Endowing Pre-trained Graph Models with Provable Fairness
Zhongjian Zhang, Mengmei Zhang, Yue Yu, Cheng Yang, Jiawei Liu, Chuan Shi
TL;DR
This work addresses fairness in pre-trained graph models by freezing the PGM and introducing GraphPAR, a parameter-efficient adapter-tuning framework. It leverages a sensitive semantic augmenter to extend node representations, then trains an adapter via RandAT or MinMax to remove dependence on sensitive semantics, and finally provides provable fairness through center and random smoothing (guarantees that d_cs < d_rs). Empirical results on real-world datasets show GraphPAR achieves state-of-the-art prediction performance while significantly improving fairness, with around 90% of nodes attaining provable fairness. The approach decouples debiasing from PGM fine-tuning, offering a flexible, theoretically grounded, and resource-efficient solution for fair graph learning.
Abstract
Pre-trained graph models (PGMs) aim to capture transferable inherent structural properties and apply them to different downstream tasks. Similar to pre-trained language models, PGMs also inherit biases from human society, resulting in discriminatory behavior in downstream applications. The debiasing process of existing fair methods is generally coupled with parameter optimization of GNNs. However, different downstream tasks may be associated with different sensitive attributes in reality, directly employing existing methods to improve the fairness of PGMs is inflexible and inefficient.
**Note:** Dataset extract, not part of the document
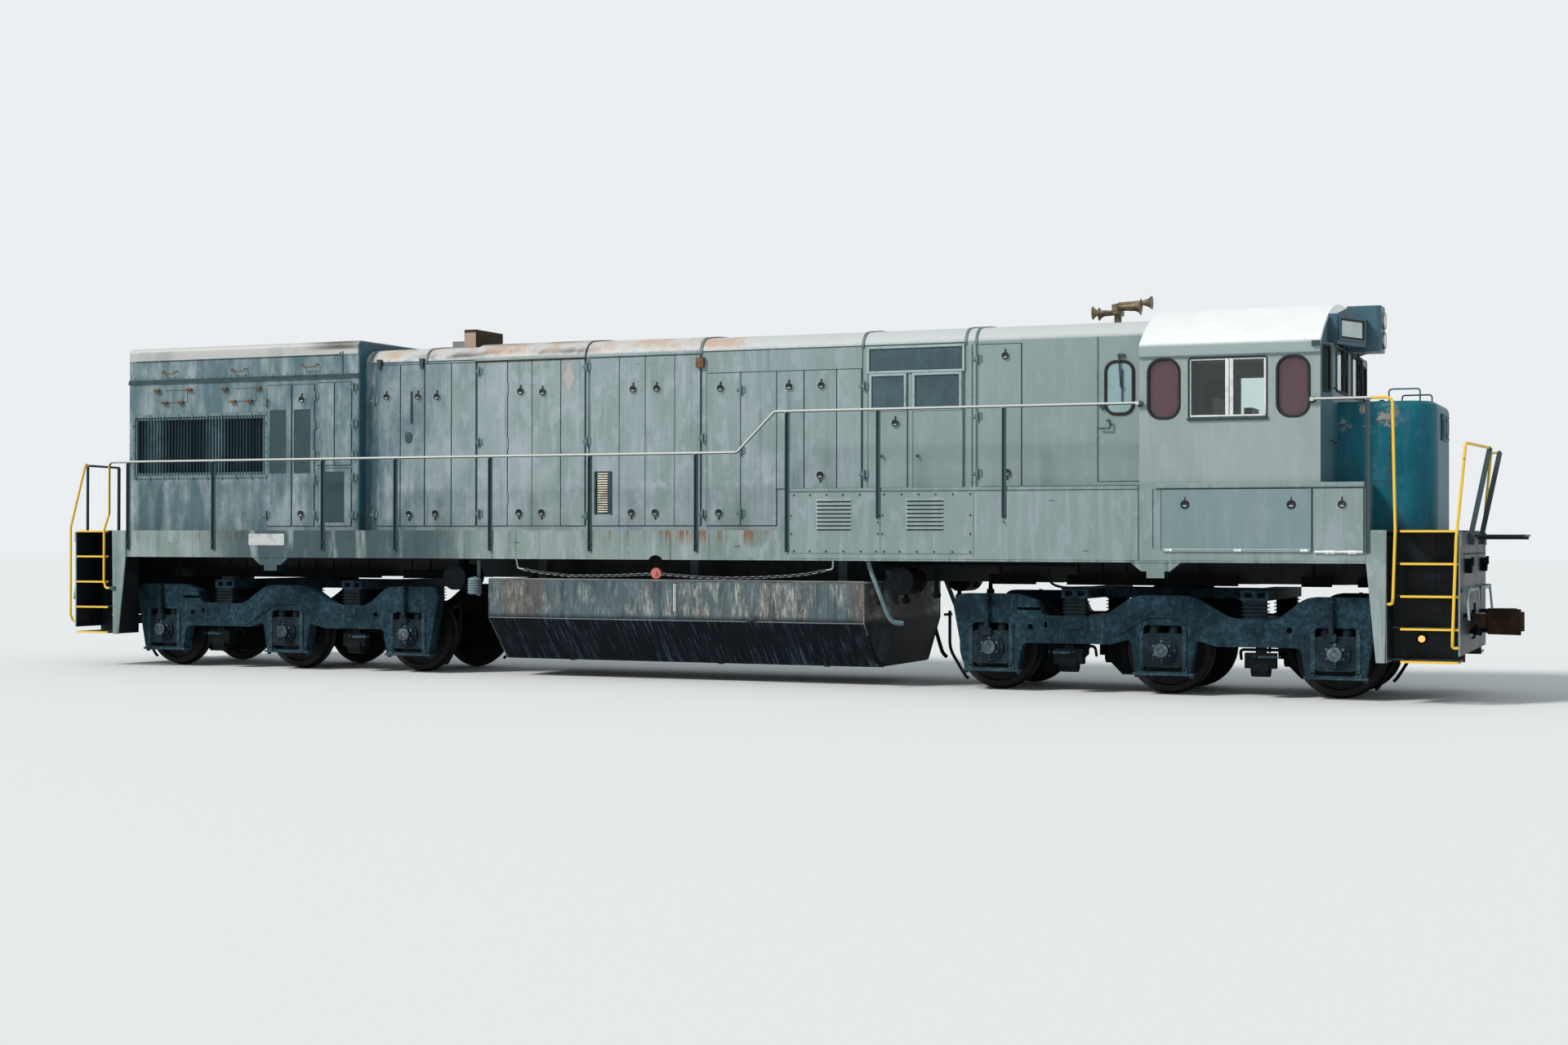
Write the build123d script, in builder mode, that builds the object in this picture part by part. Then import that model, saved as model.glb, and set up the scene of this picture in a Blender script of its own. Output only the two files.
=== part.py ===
from build123d import *
import os
from math import cos, radians, sin

# A six-axle diesel-electric road switcher with a low nose. X points forward to the cab end,
# Y to the left side and Z up. The origin is under the middle, level with the wheel flanges' lowest points.
# All values are in millimetres.

# Running gear
FLANGE = 28
WHEEL_R = 508
AXLE_Z = FLANGE + WHEEL_R
TRUCK_X = 6260
AXLES = (-2130, 0, 2010)
AXLE_R = 92
JOURNAL_R = 80
JOURNAL_END = 1150
WHEEL_BACK = 681
WHEEL_FRONT = 821

# Cast truck frame
FRAME_OUT = 1130
FRAME_IN = 950
FRAME_MIDDLE = (FRAME_OUT + FRAME_IN) / 2
FRAME_TOP = 1188
SPRING_SEAT = 920
BAR_BOTTOM = 594
PEDESTAL_TOP = 835
PEDESTAL_HALF = 245
TIE_BOTTOM = 233
TIE_TOP = 283
BOX_TOP = 736
NEST_X = 1080
TRANSOM_HALF = 170
BOLSTER_BOTTOM = 1140
BOLSTER_TOP = 1260
CENTRE_PLATE_R = 330

# Platform
HALF_LENGTH = 10249
DRAFT_PIN_X = 9200
END_X = 9684
DECK_TOP = 1963
DECK_PLATE = 25
DECK_UNDER = DECK_TOP - DECK_PLATE
SILL_BOTTOM = 1584
SILL_HALF = 1520
SILL_PLATE = 20
SILL_REAR = -8760
SILL_FRONT = 8670
END_HALF = 960
CENTRE_SILL_HALF = 330
CENTRE_SILL_BOTTOM = TANK_TOP = 1318
COUPLER_Z = FLANGE + 876
JACK_X = 6260
JACK_BOTTOM = 1400
WELL_BOTTOM = 468
GANGWAY_Z = 1905
BUFFER_SHEET = 14
GANGWAY_X = END_X + BUFFER_SHEET + 28

# Raised walkway and cab base
DUCT_REAR = 1617
DUCT_TOP = 2485
SKIRT_BOTTOM = 1611
SKIRT_TOP = 2449
CAB_REAR = 6065
CAB_FRONT = 8160
BAY_FRONT = 8260
BASE_FRONT = 8660
BASE_TOP = 2510

# Fuel tank
TANK_REAR = -2770
TANK_FRONT = 2590
TANK_HALF = 1450
TANK_EDGE = 790
TANK_BOTTOM = 235
TANK_FLOOR_HALF = 950

# Hoods
HOOD_REAR = -5015
HOOD_HALF = 1020
HOOD_WALL = 40
HOOD_EAVE = 4300
HOOD_SHOULDER = (800, 4480)
HOOD_SHOULDER_INSIDE = (790, 4440)
HOOD_CROWN = 4540
LEAF = 12
RAD_REAR = -9008
RAD_HALF = 1180
RAD_WALL = 50
RAD_TOP = 4610
GRILLE_X = (-8884, -6590)
GRILLE_Z = (2757, 3600)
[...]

Moreover, most of them lack a theoretical guarantee, i.e., provable lower bounds on the fairness of model predictions, which directly provides assurance in a practical scenario. To overcome these limitations, we propose a novel adapter-tuning framework that endows pre-trained graph models with provable fairness (called GraphPAR). GraphPAR freezes the parameters of PGMs and trains a parameter-efficient adapter to flexibly improve the fairness of PGMs in downstream tasks. Specifically, we design a sensitive semantic augmenter on node representations, to extend the node representations with different sensitive attribute semantics for each node. The extended representations will be used to further train an adapter, to prevent the propagation of sensitive attribute semantics from PGMs to task predictions. Furthermore, with GraphPAR, we quantify whether the fairness of each node is provable, i.e., predictions are always fair within a certain range of sensitive attribute semantics. Experimental evaluations on real-world datasets demonstrate that GraphPAR achieves state-of-the-art prediction performance and fairness on node classification task. Furthermore, based on our GraphPAR, around 90\% nodes have provable fairness.